▶ **What you will do**
Print the entire listing. Each line must match the original exactly.

------------------------------------

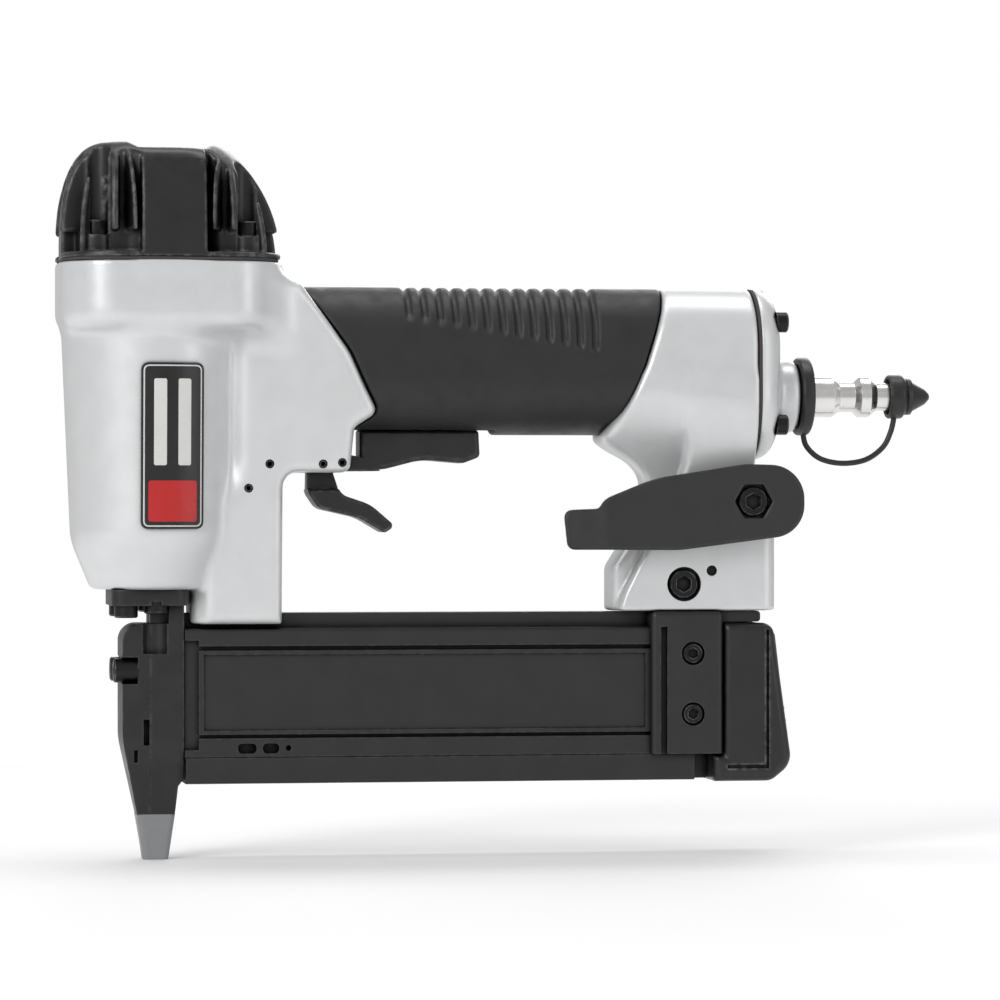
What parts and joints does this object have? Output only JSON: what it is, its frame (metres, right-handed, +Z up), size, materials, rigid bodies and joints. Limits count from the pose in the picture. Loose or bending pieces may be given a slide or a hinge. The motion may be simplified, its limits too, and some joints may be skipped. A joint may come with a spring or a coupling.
{
  "type": "pneumatic pin nailer",
  "caption": "Small pneumatic pin nailer with a finned head cap, rubber grip, levers, a straight sliding magazine, a swivelling belt hook and a quarter-inch air plug.",
  "frame": {"origin": "on the driver's axis, at the contact end of the nose", "axes": "+Z up the driver's axis to the head cap, +X back along the handle and magazine, -Y is the belt hook's side"},
  "size_m": [0.2514, 0.055, 0.202],
  "materials": {
    "cast_silver": "fine-textured silver paint over die-cast aluminium",
    "black_nylon": "glass-filled nylon, fine moulded texture",
    "soft_rubber": "soft matt rubber",
    "badge_black": "glossy printed plate",
    "black_oxide": "black oxide steel",
    "dark_steel": "phosphated tool steel, satin",
    "anodised_dark": "dark anodised aluminium, satin",
    "hook_paint": "charcoal powder coat",
    "tip_plastic": "grey urethane",
    "bright_steel": "zinc plated steel",
    "spring_steel": "drawn spring wire",
    "tool_steel": "ground steel",
    "bare_aluminium": "turned aluminium",
    "seal_rubber": "nitrile rubber",
    "bumper_rubber": "urethane",
    "gasket_fibre": "compressed fibre",
    "felt": "pressed felt",
    "cap_vinyl": "soft vinyl, satin"
  },
  "bodies": {
    "root": {"body_casting": "cast_silver", "name_badge": "badge_black", "grip_sleeve": "soft_rubber", "head_cap": "black_nylon", "cap_gasket": "gasket_fibre", "cap_screws": "black_oxide", "cylinder_sleeve": "bare_aluminium", "cylinder_oring": "seal_rubber", "bumper": "bumper_rubber", "nose_body": "dark_steel", "nose_front_plate": "dark_steel", "nose_plate_screws": "black_oxide", "nose_flange_screws": "black_oxide", "no_mar_tip": "tip_plastic", "trigger_valve_body": "black_nylon", "trigger_pin": "black_oxide", "safety_pin": "black_oxide", "guide_pins": "black_oxide", "safety_spring": "spring_steel", "valve_spring": "spring_steel", "head_valve_spring": "spring_steel", "magazine_track": "anodised_dark", "magazine_mount": "anodised_dark", "magazine_screws": "black_oxide", "bracket_screw": "black_oxide", "bracket_nut": "black_oxide", "bracket_dowel": "black_oxide", "end_cap": "cast_silver", "exhaust_muffler": "felt", "end_gasket": "gasket_fibre", "end_cap_screws": "black_oxide", "inlet_bushing": "bright_steel", "air_plug": "bright_steel", "cap_tether": "cap_vinyl", "hook_screw": "black_oxide"},
    "driver": {"piston": "bare_aluminium", "piston_oring": "seal_rubber", "driver_blade": "tool_steel"},
    "head_valve_body": {"head_valve": "black_nylon", "head_valve_oring": "seal_rubber"},
    "trigger_body": {"trigger": "black_nylon"},
    "valve_stem_body": {"valve_stem": "tool_steel"},
    "safety_lever_body": {"safety_lever": "black_nylon"},
    "drawer": {"magazine_drawer": "anodised_dark", "tail_cap": "black_nylon", "tail_screws": "black_oxide", "latch_pin": "tool_steel", "latch_spring": "spring_steel", "pusher_spring": "spring_steel"},
    "pusher_body": {"pusher": "tool_steel"},
    "latch_body": {"latch_lever": "black_nylon"},
    "hook_body": {"belt_hook": "hook_paint"},
    "dust_cap_body": {"dust_cap": "cap_vinyl"}
  },
  "joints": [
    {"name": "driver_stroke", "type": "slide", "parent": "root", "child": "driver", "axis": [0, 0, -1], "range_m": [0, 0.06]},
    {"name": "head_valve_lift", "type": "slide", "parent": "root", "child": "head_valve_body", "axis": [0, 0, 1], "range_m": [0, 0.004], "deforming": ["head_valve_spring"]},
    {"name": "trigger_pull", "type": "hinge", "parent": "root", "child": "trigger_body", "pos_m": [0.0522, 0, 0.1115], "axis": [0, -1, 0], "range_deg": [0, 8]},
    {"name": "valve_stem_lift", "type": "slide", "parent": "root", "child": "valve_stem_body", "axis": [0, 0, 1], "range_m": [0, 0.0022], "deforming": ["valve_spring"]},
    {"name": "safety_squeeze", "type": "hinge", "parent": "root", "child": "safety_lever_body", "pos_m": [0.0468, 0, 0.1111], "axis": [0, -1, 0], "range_deg": [0, 12], "deforming": ["safety_spring"]},
    {"name": "magazine_slide", "type": "slide", "parent": "root", "child": "drawer", "axis": [1, 0, 0], "range_m": [0, 0.11]},
    {"name": "pusher_travel", "type": "slide", "parent": "drawer", "child": "pusher_body", "axis": [1, 0, 0], "range_m": [0, 0.105], "deforming": ["pusher_spring"]},
    {"name": "latch_press", "type": "hinge", "parent": "drawer", "child": "latch_body", "pos_m": [0.1752, 0, 0.0606], "axis": [0, 1, 0], "range_deg": [0, 6], "deforming": ["latch_spring"]},
    {"name": "hook_turn", "type": "hinge", "parent": "root", "child": "hook_body", "pos_m": [0.1692, 0, 0.1006], "axis": [0, -1, 0], "range_deg": [-30, 120]},
    {"name": "dust_cap_swing", "type": "hinge", "parent": "root", "child": "dust_cap_body", "pos_m": [0.2094, 0, 0.1146], "axis": [0, 1, 0], "range_deg": [0, 100]}
  ],
  "couplings": [
    {"joint": "valve_stem_lift", "follows": "trigger_pull", "m_per_rad": 0.0155}
  ]
}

------------------------------------

▶ **Reply to the exercise**
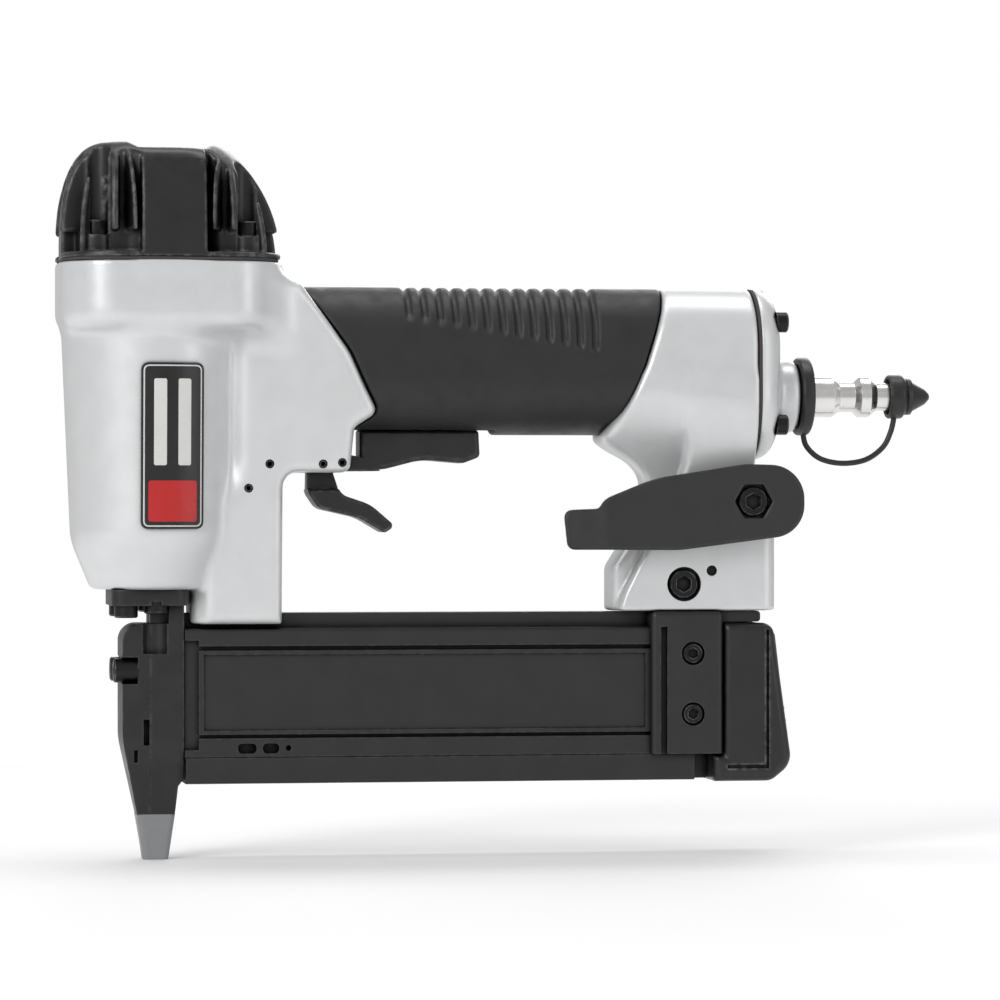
What parts and joints does this object have? Output only JSON: what it is, its frame (metres, right-handed, +Z up), size, materials, rigid bodies and joints. Limits count from the pose in the picture. Loose or bending pieces may be given a slide or a hinge. The motion may be simplified, its limits too, and some joints may be skipped. A joint may come with a spring or a coupling.
{
  "type": "pneumatic pin nailer",
  "caption": "Small pneumatic pin nailer with a finned head cap, rubber grip, levers, a straight sliding magazine, a swivelling belt hook and a quarter-inch air plug.",
  "frame": {"origin": "on the driver's axis, at the contact end of the nose", "axes": "+Z up the driver's axis to the head cap, +X back along the handle and magazine, -Y is the belt hook's side"},
  "size_m": [0.2514, 0.055, 0.202],
  "materials": {
    "cast_silver": "fine-textured silver paint over die-cast aluminium",
    "black_nylon": "glass-filled nylon, fine moulded texture",
    "soft_rubber": "soft matt rubber",
    "badge_black": "glossy printed plate",
    "black_oxide": "black oxide steel",
    "dark_steel": "phosphated tool steel, satin",
    "anodised_dark": "dark anodised aluminium, satin",
    "hook_paint": "charcoal powder coat",
    "tip_plastic": "grey urethane",
    "bright_steel": "zinc plated steel",
    "spring_steel": "drawn spring wire",
    "tool_steel": "ground steel",
    "bare_aluminium": "turned aluminium",
    "seal_rubber": "nitrile rubber",
    "bumper_rubber": "urethane",
    "gasket_fibre": "compressed fibre",
    "felt": "pressed felt",
    "cap_vinyl": "soft vinyl, satin"
  },
  "bodies": {
    "root": {"body_casting": "cast_silver", "name_badge": "badge_black", "grip_sleeve": "soft_rubber", "head_cap": "black_nylon", "cap_gasket": "gasket_fibre", "cap_screws": "black_oxide", "cylinder_sleeve": "bare_aluminium", "cylinder_oring": "seal_rubber", "bumper": "bumper_rubber", "nose_body": "dark_steel", "nose_front_plate": "dark_steel", "nose_plate_screws": "black_oxide", "nose_flange_screws": "black_oxide", "no_mar_tip": "tip_plastic", "trigger_valve_body": "black_nylon", "trigger_pin": "black_oxide", "safety_pin": "black_oxide", "guide_pins": "black_oxide", "safety_spring": "spring_steel", "valve_spring": "spring_steel", "head_valve_spring": "spring_steel", "magazine_track": "anodised_dark", "magazine_mount": "anodised_dark", "magazine_screws": "black_oxide", "bracket_screw": "black_oxide", "bracket_nut": "black_oxide", "bracket_dowel": "black_oxide", "end_cap": "cast_silver", "exhaust_muffler": "felt", "end_gasket": "gasket_fibre", "end_cap_screws": "black_oxide", "inlet_bushing": "bright_steel", "air_plug": "bright_steel", "cap_tether": "cap_vinyl", "hook_screw": "black_oxide"},
    "driver": {"piston": "bare_aluminium", "piston_oring": "seal_rubber", "driver_blade": "tool_steel"},
    "head_valve_body": {"head_valve": "black_nylon", "head_valve_oring": "seal_rubber"},
    "trigger_body": {"trigger": "black_nylon"},
    "valve_stem_body": {"valve_stem": "tool_steel"},
    "safety_lever_body": {"safety_lever": "black_nylon"},
    "drawer": {"magazine_drawer": "anodised_dark", "tail_cap": "black_nylon", "tail_screws": "black_oxide", "latch_pin": "tool_steel", "latch_spring": "spring_steel", "pusher_spring": "spring_steel"},
    "pusher_body": {"pusher": "tool_steel"},
    "latch_body": {"latch_lever": "black_nylon"},
    "hook_body": {"belt_hook": "hook_paint"},
    "dust_cap_body": {"dust_cap": "cap_vinyl"}
  },
  "joints": [
    {"name": "driver_stroke", "type": "slide", "parent": "root", "child": "driver", "axis": [0, 0, -1], "range_m": [0, 0.06]},
    {"name": "head_valve_lift", "type": "slide", "parent": "root", "child": "head_valve_body", "axis": [0, 0, 1], "range_m": [0, 0.004], "deforming": ["head_valve_spring"]},
    {"name": "trigger_pull", "type": "hinge", "parent": "root", "child": "trigger_body", "pos_m": [0.0522, 0, 0.1115], "axis": [0, -1, 0], "range_deg": [0, 8]},
    {"name": "valve_stem_lift", "type": "slide", "parent": "root", "child": "valve_stem_body", "axis": [0, 0, 1], "range_m": [0, 0.0022], "deforming": ["valve_spring"]},
    {"name": "safety_squeeze", "type": "hinge", "parent": "root", "child": "safety_lever_body", "pos_m": [0.0468, 0, 0.1111], "axis": [0, -1, 0], "range_deg": [0, 12], "deforming": ["safety_spring"]},
    {"name": "magazine_slide", "type": "slide", "parent": "root", "child": "drawer", "axis": [1, 0, 0], "range_m": [0, 0.11]},
    {"name": "pusher_travel", "type": "slide", "parent": "drawer", "child": "pusher_body", "axis": [1, 0, 0], "range_m": [0, 0.105], "deforming": ["pusher_spring"]},
    {"name": "latch_press", "type": "hinge", "parent": "drawer", "child": "latch_body", "pos_m": [0.1752, 0, 0.0606], "axis": [0, 1, 0], "range_deg": [0, 6], "deforming": ["latch_spring"]},
    {"name": "hook_turn", "type": "hinge", "parent": "root", "child": "hook_body", "pos_m": [0.1692, 0, 0.1006], "axis": [0, -1, 0], "range_deg": [-30, 120]},
    {"name": "dust_cap_swing", "type": "hinge", "parent": "root", "child": "dust_cap_body", "pos_m": [0.2094, 0, 0.1146], "axis": [0, 1, 0], "range_deg": [0, 100]}
  ],
  "couplings": [
    {"joint": "valve_stem_lift", "follows": "trigger_pull", "m_per_rad": 0.0155}
  ]
}